Another fun logarithm integral

[ZaidAlyafey]

Here is a fun exercise to prove

\(\displaystyle \int^1_0 \frac{\log(t) \log(1-t)}{t} \, dt = \zeta(3)\)

 

[ZaidAlyafey]

Here is a small hint

Spoiler

Try integration by parts

 

[ZaidAlyafey]

We can evaluate the definite integral

Integrating by parts we get the following

\(\displaystyle \int \frac{\log(x) \log(1-x)}{x}\, dx = -\text{Li}_2(x) \log(x) + \text{Li}_3(x) +C\)

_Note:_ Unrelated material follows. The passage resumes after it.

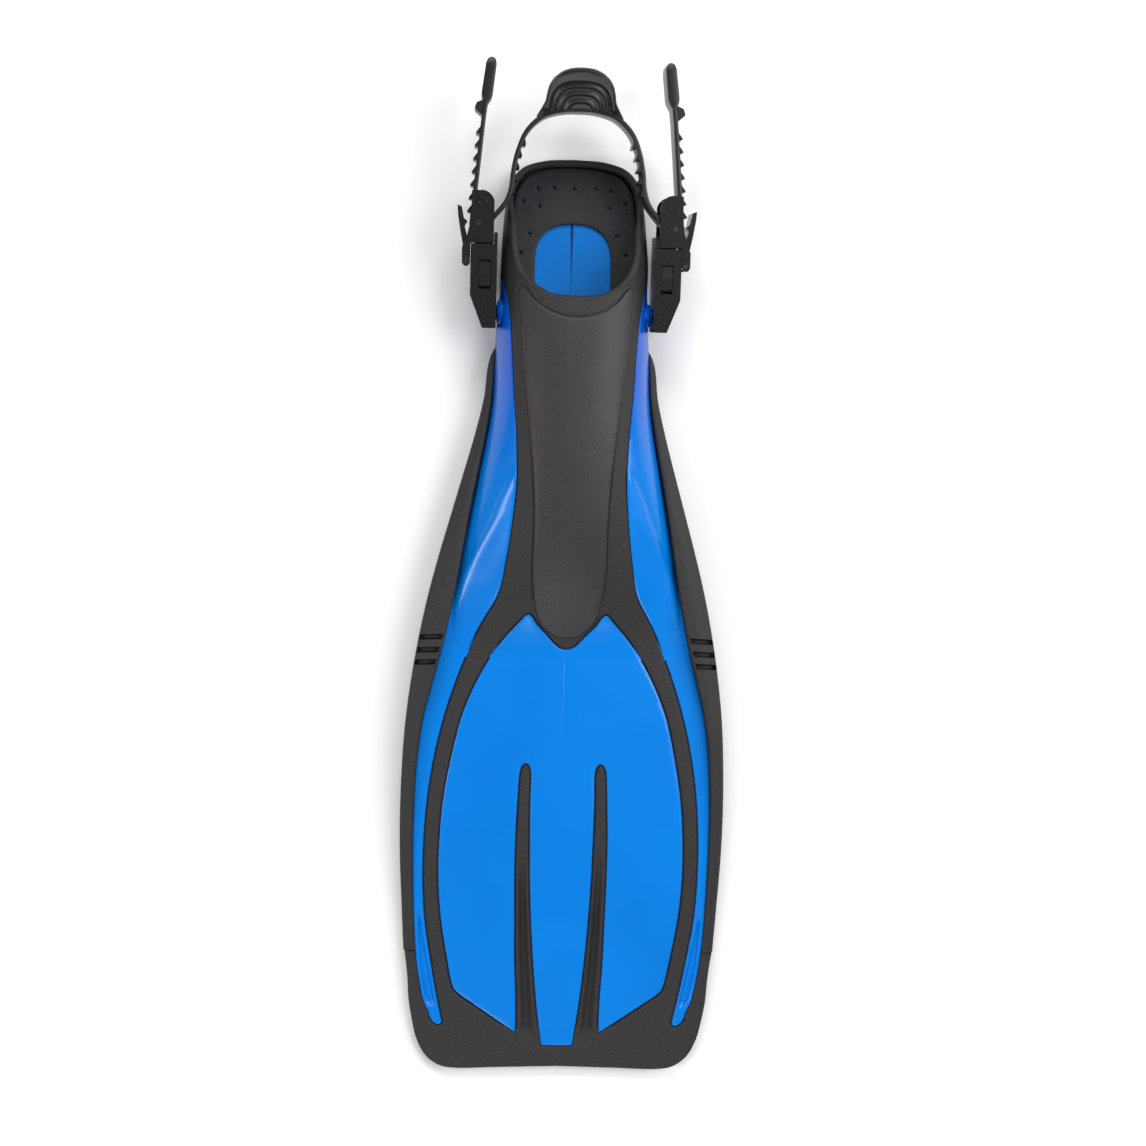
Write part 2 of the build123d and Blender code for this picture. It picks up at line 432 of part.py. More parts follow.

\(\displaystyle \int^1_0 \frac{\log(x) \log(1-x)}{x}\, dx = \text{Li}_3(1) = \zeta(3) \)

 

[chisigma]

Here is a fun exercise to prove

\(\displaystyle \int^1_0 \frac{\log(t) \log(1-t)}{t} \, dt = \zeta(3)\)

In...

http://www.mathhelpboards.com/f49/integrals-natural-logarithm-5286/

... is reported that if...

$$ f(x) = \sum_{k=0}^{\infty} a_{k}\ x^{k}\ (1)$$

... then...

$$\int_{0}^{1} f(x)\ \ln^{n} x\ d x = (-1)^{n} n!\ \sum_{k=0}^{\infty} \frac{a_{k}}{(k+1)^{n+1}}\ (2)$$

In this case is n=1 and $\displaystyle a_{k}= - \frac{1}{k+1}$, so that...

$$\int_{0}^{1} \frac{\ln (1-x)}{x}\ \ln x\ dx = \zeta (3)\ (3)$$

Kind regards

$\chi$ $\sigma$